China’s World Heritage sites sit alongside thousands of other places on CHO’s interactive map, with GPS and sourced editorial history for each. See also our guides to Italy’s and France’s UNESCO sites, and our piece on cultural travel beyond mass tourism.

Frequently Asked Questions

How many UNESCO World Heritage Sites does China have?

China has 60 UNESCO World Heritage Sites, placing it among the top two countries globally by total count. The list comprises 41 cultural sites, 15 natural sites, and 4 mixed (cultural and natural) sites, inscribed between 1987 and 2025.

What was China’s first UNESCO World Heritage Site?

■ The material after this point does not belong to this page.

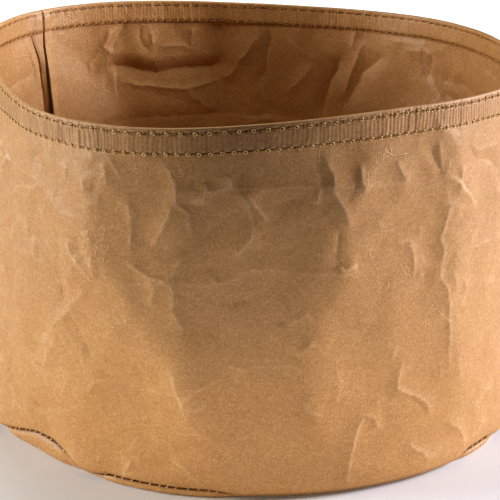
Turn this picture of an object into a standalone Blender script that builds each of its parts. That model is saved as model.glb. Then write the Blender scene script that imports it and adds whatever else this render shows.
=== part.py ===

China’s first inscriptions came in 1987, when six sites were added simultaneously: Mount Taishan, the Great Wall, the Imperial Palaces of the Ming and Qing Dynasties, the Mogao Caves, the Mausoleum of the First Qin Emperor, and the Peking Man Site at Zhoukoudian. No single site holds priority — all six were inscribed as part of China’s founding submission.

What is China’s most recently inscribed UNESCO World Heritage Site?

The Xixia Imperial Tombs — the royal mausoleums of the Western Xia dynasty in the Ningxia region — are among the most recently inscribed Chinese sites. The Badain Jaran Desert in Inner Mongolia, with its massive dune fields and permanent desert lakes, was inscribed in 2024, also making it one of the newest additions.

Does China have UNESCO World Heritage Sites that are shared with other countries?

Yes. China participates in the transnational Silk Roads: Chang’an–Tianshan Corridor inscription (shared with Kazakhstan and Kyrgyzstan, inscribed 2014), contributing 19 of the 33 component sites along these ancient trade routes. The Grand Canal, inscribed in 2014 as a serial nomination, covers eight Chinese provinces and is considered the oldest and longest canal in the world.